▶ **WHAT IS ASKED**
Output, word for word, every line from the start of the listing down to and including the line that contains "margin_back = 10.0"; include nothing else.

▶ **COLLECTED DATA**
-=-=-
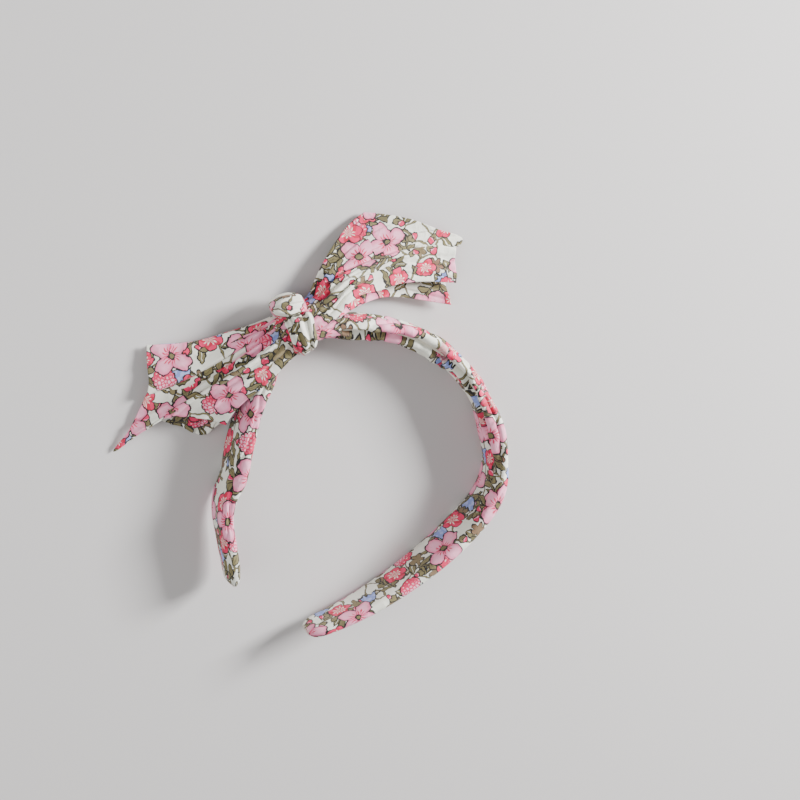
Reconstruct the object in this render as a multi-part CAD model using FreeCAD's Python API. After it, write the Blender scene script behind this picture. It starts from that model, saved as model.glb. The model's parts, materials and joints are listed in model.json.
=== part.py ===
# Knotted fabric headband, lying on its side.
# Millimetres. +Z up from the table, +Y out through the crown, +X towards the right leg.
# The origin is under the middle of the crown, on the plane that the band lies on.
import FreeCAD, Part
import math
import os

V = FreeCAD.Vector

# Hoop: three arcs each side of the crown, measured along the middle of the band
crown_radius = 72.0
crown_half_angle = 50.0
shoulder_radius = 34.0
shoulder_angle = 49.0
leg_radius = 182.0
leg_angle = 31.0
band_thickness = 8.2

# Sleeve: how wide the band is, seen from the side
crown_width = 21.0
leg_width = 26.0
tip_width = 13.0
tip_lift = 5.0
fabric_wall = 0.8
sleeve_edge_round = 2.0
shortest_rounded_edge = 12.0
steepest_rounded_edge = 0.3

# Where the width changes, as shares of the hoop's height down from the crown
crown_share = 0.15
widening_share = 0.35
widest_share = 0.52
narrowing_share = 0.75
table_share = 0.7
widening_step = 1.0
narrowing_step = 3.0
margin_front = 20.0
margin_back = 10.0

# Springy plastic strip inside the padding
core_thickness = 2.0
core_width = 13.5
core_tip_width = 9.0
core_lift = 4.0
core_short_of_tip = 4.0

# Where the one-piece hoop is parted for its bending joint
flex_x = 2.0

# Knot, tied round the left shoulder of the band
knot_angle = 53.5
wrap_length = 10.0
wrap_inside = 6.5
wrap_outside = 7.5
wrap_height = 23.5
neck_thickness = 6.4
neck_low = 1.6
neck_high = 20.6
neck_block = 40.0
wrap_round = 1.8
loop_length = 14.0
loop_outside = 20.0
loop_low = 3.0
loop_high = 21.0
loop_round = 4.5
crossing_length = 16.0
crossing_thickness = 4.0
crossing_low = 5.5
crossing_high = 18.5

# Tails: two layers of fabric each, fanning out from the knot
tail_layer = 0.8
tail_root_height = 12.0
tail_root_out = 9.5
tail_root_gap = 2.0
tail_root_half = 3.5

# Each tail's outline in its own plan: distance from the root, and distance to the left of its line
upper_tail = {
    "heading": 53.0,
    "drop": 0.113,
    "lean": -0.188,
    "face": [(37, 31), (79, 2), (66, -16)],
    "backing": [(35, 29), (74, 4), (67, -22)],
}
lower_tail = {
    "heading": 243.0,
    "drop": 0.107,
    "lean": 0.204,
    "face": [(53, -21), (90, 12), (43, 21)],
    "backing": [(51, -18), (82, 10), (50, 21)],
}

# Hand stitches
thread = 0.5
stitch_length = 2.4
stitch_pitch = 2.6
tack_pitch = 3.9
tip_stitch_inset = 3.0
stitch_sink = 0.3

# Half the size of the working space round the object
reach = 200.0


def arc_centres(side):
    """Centres of the crown, shoulder and leg arcs on one side (-1 left, +1 right)."""
    crown = V(0, -crown_radius, 0)
    shoulder = crown + along(side, crown_half_angle) * (crown_radius - shoulder_radius)
    turn = crown_half_angle + shoulder_angle
    leg = shoulder + along(side, turn) * (shoulder_radius - leg_radius)
    return crown, shoulder, leg


def along(side, angle):
    """Unit direction at an angle from +Y, turned towards one side."""
    a = math.radians(angle)
    return V(side * math.sin(a), math.cos(a), 0)


def arc(centre, radius, side, start, end):
    points = [centre + along(side, a) * radius for a in (start, (start + end) / 2, end)]
    return Part.Arc(*points).toShape()


def tip_angle(short):
    return crown_half_angle + shoulder_angle + leg_angle - math.degrees(short / leg_radius)


def side_edges(offset, side, short):
    """The three arcs of one side, moved outward by offset and stopped short of the tip."""
    crown, shoulder, leg = arc_centres(side)
    turn = crown_half_angle + shoulder_angle
    return [
        arc(crown, crown_radius + offset, side, 0, crown_half_angle),
        arc(shoulder, shoulder_radius + offset, side, crown_half_angle, turn),
        arc(leg, leg_radius + offset, side, turn, tip_angle(short)),
    ]


def tip_line(half, side, short):
    leg = arc_centres(side)[2]
    direction = along(side, tip_angle(short))
    inner = leg + direction * (leg_radius - half)
    outer = leg + direction * (leg_radius + half)
    return Part.makeLine(inner, outer)


def hoop_prism(half, short):
    """The band's plan outline, raised far above and below the table."""
    edges = []
    for side in (-1, 1):
        edges += side_edges(half, side, short)
        edges += side_edges(-half, side, short)
        edges.append(tip_line(half, side, short))
    wire = Part.Wire(Part.__sortEdges__(edges))
    prism = Part.Face(wire).extrude(V(0, 0, 2 * reach))
    prism.translate(V(0, 0, -reach))
    return prism


def side_profile(low, high):
    """A slab as wide as the object, between two curves of height against distance down the legs."""
    lower = Part.BSplineCurve()
    lower.interpolate([V(-reach, y, z) for y, z in low])
    upper = Part.BSplineCurve()
    upper.interpolate([V(-reach, y, z) for y, z in high])
    edges = [lower.toShape(), upper.toShape()]
    edges.append(Part.makeLine(V(-reach, *low[0]), V(-reach, *high[0])))
    edges.append(Part.makeLine(V(-reach, *low[-1]), V(-reach, *high[-1])))
    wire = Part.Wire(Part.__sortEdges__(edges))
    return Part.Face(wire).extrude(V(2 * reach, 0, 0))


def band_profile(inset):
    """Side view of the sleeve: flat underneath, widest half-way down the legs."""
    hoop_height = crown_radius * 2
    flat_end = -table_share * hoop_height
    front = margin_front
    end = -hoop_height - margin_back
    low_end = tip_lift + inset
    table = Part.makeBox(2 * reach, front - flat_end, reach, V(-reach, flat_end, inset))
    high = [
        (front, crown_width - inset),
        (-crown_share * hoop_height, crown_width - inset),
        (-widening_share * hoop_height, leg_width - widening_step - inset),
        (-widest_share * hoop_height, leg_width - inset),
        (-narrowing_share * hoop_height, leg_width - narrowing_step - inset),
        (end, tip_lift + tip_width - inset),
    ]
    body = side_profile([(flat_end, inset), (end, low_end)], [(flat_end, reach), (end, reach)])
    return table.fuse(body).removeSplitter().common(side_profile([(front, -reach), (end, -reach)], high))


def core_profile():
    hoop_height = crown_radius * 2
    taper_start = -table_share * hoop_height
    end = -hoop_height - margin_back
    lift = (core_width - core_tip_width) / 2
    points = [
        (margin_front, core_lift),
        (taper_start, core_lift),
        (end, core_lift + lift),
        (end, core_lift + core_width - lift),
        (taper_start, core_lift + core_width),
        (margin_front, core_lift + core_width),
        (margin_front, core_lift),
    ]
    wire = Part.makePolygon([V(-reach, y, z) for y, z in points])
    return Part.Face(wire).extrude(V(2 * reach, 0, 0))


def at_knot(shape):
    """Turn a shape made at the crown to the knot's place on the left shoulder."""
    shape.rotate(V(0, -crown_radius, 0), V(0, 0, 1), knot_angle)
    return shape


def neck_ring(inset):
    """What the knot squeezes out of the band, so that it sits in a waist."""
    length = wrap_length + 2 * inset
    block = Part.makeBox(length, neck_block, 2 * reach, V(-length / 2, -neck_block / 2, -reach))
    half = neck_thickness / 2 - inset
    low = neck_low + inset
    high = neck_high - inset
    neck = Part.makeBox(length, 2 * half, high - low, V(-length / 2, -half, low))
    return at_knot(block.cut(neck))


def rounded_box(size, corner, radius):
    box = Part.makeBox(size[0], size[1], size[2], corner)
    return box.makeFillet(radius, box.Edges)


def long_edges(shape):
    """Edges that run along the band: the ones to be rounded."""
    level = [e for e in shape.Edges if e.BoundBox.ZLength < e.Length * steepest_rounded_edge]
    return [e for e in level if e.Length > shortest_rounded_edge]


def sleeve_outer():
    body = hoop_prism(band_thickness / 2, 0.0).common(band_profile(0.0)).removeSplitter()
    try:
        body = body.makeFillet(sleeve_edge_round, long_edges(body))
    except Part.OCCError:
        print("sleeve edges left square")
    return body.cut(neck_ring(0.0))


def padding_outer():
    inner = hoop_prism(band_thickness / 2 - fabric_wall, fabric_wall)
    return inner.common(band_profile(fabric_wall)).cut(neck_ring(fabric_wall))


def core_strip():
    return hoop_prism(core_thickness / 2, core_short_of_tip).common(core_profile())


def half_space(side):
    start = -reach if side < 0 else flex_x
    width = reach + flex_x if side < 0 else reach - flex_x
    return Part.makeBox(width, 2 * reach, 2 * reach, V(start, -reach, -reach))


def single(shape):
    """The one solid in a boolean's result."""
    solids = sorted(shape.Solids, key=lambda s: s.Volume)
    return solids[-1]


def knot_wrap(outer):
    """The strip's turn round the band, from table level to above the crown's edge."""
    size = (wrap_length, wrap_inside + wrap_outside, wrap_height)
    block = rounded_box(size, V(-wrap_length / 2, -wrap_inside, 0), wrap_round)
    return single(at_knot(block).cut(outer))


def knot_crossing():
    """The hidden turn inside the knot, from which both tails leave."""
    size = (crossing_length, crossing_thickness, crossing_high - crossing_low)
    corner = V(-crossing_length / 2, wrap_outside, crossing_low)
    return at_knot(Part.makeBox(size[0], size[1], size[2], corner))


def knot_loop():
    """The round turn over the crossing."""
    size = (loop_length, loop_outside - wrap_outside, loop_high - loop_low)
    block = rounded_box(size, V(-loop_length / 2, wrap_outside, loop_low), loop_round)
    return single(at_knot(block).cut(knot_crossing()))


def tack_stitches(wrap):
    """Threads that hold the wrap to the band, on the side towards the head."""
    bars = []
    for i in (-1, 0, 1):
        z = wrap_height / 2 + i * tack_pitch
        corner = V(-stitch_length / 2, -wrap_inside - thread, z)
        bars.append(at_knot(Part.makeBox(stitch_length, thread, thread, corner)).cut(wrap))
    return Part.makeCompound([single(b) for b in bars])


def tip_stitches(side, outer):
    """Threads that close the sleeve's folded end, on the side towards the head."""
    leg = arc_centres(side)[2]
    angle = tip_angle(tip_stitch_inset)
    inward = along(side, angle) * -1
    face = leg + inward * (band_thickness / 2 - leg_radius)
    bars = []
    for i in (-1, 0, 1):
        corner = V(-stitch_length / 2, -stitch_sink, -thread / 2)
        bar = Part.makeBox(stitch_length, thread + stitch_sink, thread, corner)
        bar.rotate(V(0, 0, 0), V(0, 0, 1), math.degrees(math.atan2(inward.y, inward.x)) - 90)
        bar.translate(face + V(0, 0, tip_lift + tip_width / 2 + i * stitch_pitch))
        bars.append(single(bar.cut(outer)))
    return Part.makeCompound(bars)


def tail_root(towards):
    """Where a tail leaves the knot: +1 towards the crown, -1 towards the leg."""
    x = towards * (crossing_length / 2 + tail_root_gap)
    point = Part.Vertex(x, tail_root_out, tail_root_height)
    return at_knot(point).Point


def tail_point(root, tail, u, v):
    a = math.radians(tail["heading"])
    x = u * math.cos(a) - v * math.sin(a)
    y = u * math.sin(a) + v * math.cos(a)
    return root + V(x, y, -tail["drop"] * u + tail["lean"] * v)


def tail_piece(root, tail, layer, above):
    """One fabric layer of a tail; above is +1 for the upper layer, -1 for the lower one."""
    outline = [(0, -tail_root_half), (0, tail_root_half)] + tail[layer]
    if tail["face"][0][1] < 0:
        outline[0], outline[1] = outline[1], outline[0]
    points = [tail_point(root, tail, u, v) for u, v in outline]
    face = Part.Face(Part.makePolygon(points + [points[0]]))
    normal = face.normalAt(0, 0)
    if normal.z < 0:
        normal = normal * -1
    return face.extrude(normal * tail_layer * above)


def main():
    os.makedirs("parts", exist_ok=True)
    outer = sleeve_outer()
    padding = padding_outer()
    core = core_strip()
    sleeve = outer.cut(padding)
    wadding = padding.cut(core)
    nodes = {}
    for side, name in ((-1, "left"), (1, "right")):
        half = half_space(side)
        nodes["core_" + name] = single(core.common(half))
        nodes["wadding_" + name] = single(wadding.common(half))
        nodes["sleeve_" + name] = single(sleeve.common(half))
        nodes["tip_stitches_" + name] = tip_stitches(side, outer)
    nodes["knot_wrap"] = knot_wrap(outer)
    nodes["knot_crossing"] = knot_crossing()
    nodes["knot_loop"] = knot_loop()
    nodes["knot_tack_stitches"] = tack_stitches(nodes["knot_wrap"])
    for name, tail, towards in (("upper", upper_tail, 1), ("lower", lower_tail, -1)):
        root = tail_root(towards)
        print(name, "tail root", [round(c, 2) for c in root])
        nodes[name + "_tail_face"] = tail_piece(root, tail, "face", 1)
        nodes[name + "_tail_backing"] = tail_piece(root, tail, "backing", -1)
    for name, shape in nodes.items():
        box = shape.BoundBox
        size = [round(v, 1) for v in (box.XMin, box.XMax, box.YMin, box.YMax, box.ZMin, box.ZMax)]
        print(name, "solids", len(shape.Solids), "volume", round(shape.Volume, 1), "box", size, shape.isValid())
        shape.exportStep("parts/" + name + ".step")


main()
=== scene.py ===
import json
import math
import random

import bpy
import numpy as np
from mathutils import Matrix, Vector


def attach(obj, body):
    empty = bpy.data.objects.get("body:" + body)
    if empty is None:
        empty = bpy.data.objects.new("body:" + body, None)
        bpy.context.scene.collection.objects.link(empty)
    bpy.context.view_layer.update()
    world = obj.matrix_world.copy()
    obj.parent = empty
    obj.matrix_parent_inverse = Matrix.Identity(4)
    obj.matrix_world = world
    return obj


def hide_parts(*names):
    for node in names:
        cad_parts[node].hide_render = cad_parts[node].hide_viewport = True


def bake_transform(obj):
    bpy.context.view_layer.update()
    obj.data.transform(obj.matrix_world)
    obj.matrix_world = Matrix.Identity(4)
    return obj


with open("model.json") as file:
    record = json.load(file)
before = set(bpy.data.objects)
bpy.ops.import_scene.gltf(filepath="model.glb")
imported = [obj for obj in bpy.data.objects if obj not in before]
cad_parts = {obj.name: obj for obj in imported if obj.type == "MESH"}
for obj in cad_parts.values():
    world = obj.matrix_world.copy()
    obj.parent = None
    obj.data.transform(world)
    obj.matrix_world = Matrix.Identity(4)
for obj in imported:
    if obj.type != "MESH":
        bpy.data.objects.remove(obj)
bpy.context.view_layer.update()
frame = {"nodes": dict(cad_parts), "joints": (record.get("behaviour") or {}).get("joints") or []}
print("frame loaded:", len(frame["nodes"]), "nodes")

mm = 0.001  # every size below is in millimetres, and becomes metres here

# The hoop's line, the same three arcs a side as the frame: radii in mm, turns in degrees
hoop = {
    "crownRadius": 72.0, "crownTurn": 50.0,
    "shoulderRadius": 34.0, "shoulderTurn": 49.0,
    "legRadius": 182.0, "legTurn": 31.0,
}
crownLength = hoop["crownRadius"] * math.radians(hoop["crownTurn"])
shoulderLength = hoop["shoulderRadius"] * math.radians(hoop["shoulderTurn"])
legLength = hoop["legRadius"] * math.radians(hoop["legTurn"])
halfLength = crownLength + shoulderLength + legLength

knot = {"turn": 53.5}  # where the strip is tied, in degrees from the crown


def smoothCurve(x, points):  # a smooth line through a few (place, value) points
    places, values = np.array(points, float).T
    slope = np.gradient(values, places)
    i = np.clip(np.searchsorted(places, x) - 1, 0, len(places) - 2)
    width = places[i + 1] - places[i]
    t = np.clip((x - places[i]) / width, 0, 1)
    start = (2 * t**3 - 3 * t**2 + 1) * values[i] + (t**3 - 2 * t**2 + t) * width * slope[i]
    end = (3 * t**2 - 2 * t**3) * values[i + 1] + (t**3 - t**2) * width * slope[i + 1]
    return start + end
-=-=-
▶ **WORKED ANSWER**
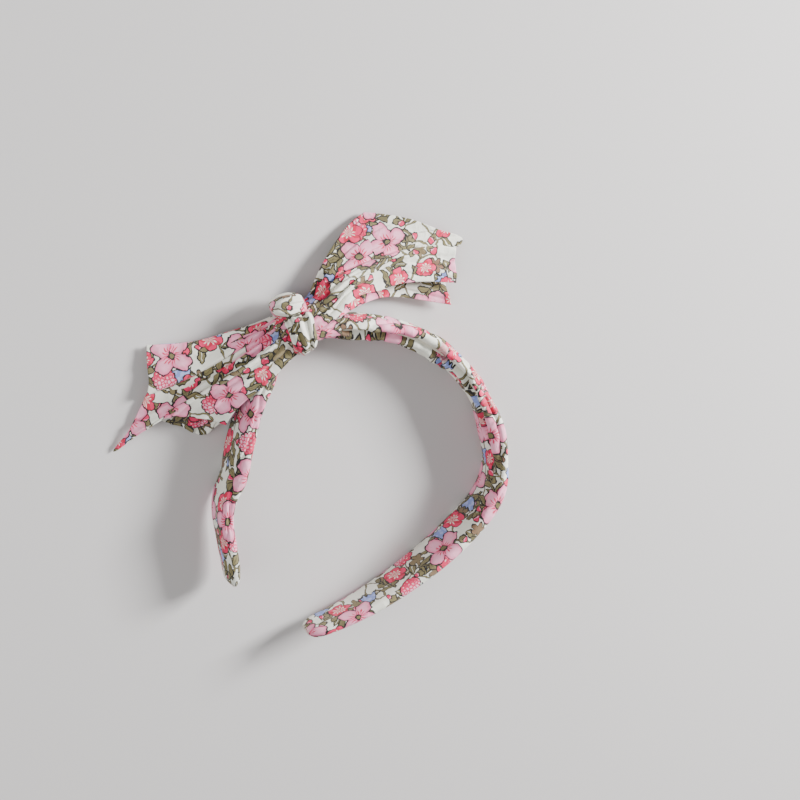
Reconstruct the object in this render as a multi-part CAD model using FreeCAD's Python API. After it, write the Blender scene script behind this picture. It starts from that model, saved as model.glb. The model's parts, materials and joints are listed in model.json.
=== part.py ===
# Knotted fabric headband, lying on its side.
# Millimetres. +Z up from the table, +Y out through the crown, +X towards the right leg.
# The origin is under the middle of the crown, on the plane that the band lies on.
import FreeCAD, Part
import math
import os

V = FreeCAD.Vector

# Hoop: three arcs each side of the crown, measured along the middle of the band
crown_radius = 72.0
crown_half_angle = 50.0
shoulder_radius = 34.0
shoulder_angle = 49.0
leg_radius = 182.0
leg_angle = 31.0
band_thickness = 8.2

# Sleeve: how wide the band is, seen from the side
crown_width = 21.0
leg_width = 26.0
tip_width = 13.0
tip_lift = 5.0
fabric_wall = 0.8
sleeve_edge_round = 2.0
shortest_rounded_edge = 12.0
steepest_rounded_edge = 0.3

# Where the width changes, as shares of the hoop's height down from the crown
crown_share = 0.15
widening_share = 0.35
widest_share = 0.52
narrowing_share = 0.75
table_share = 0.7
widening_step = 1.0
narrowing_step = 3.0
margin_front = 20.0
margin_back = 10.0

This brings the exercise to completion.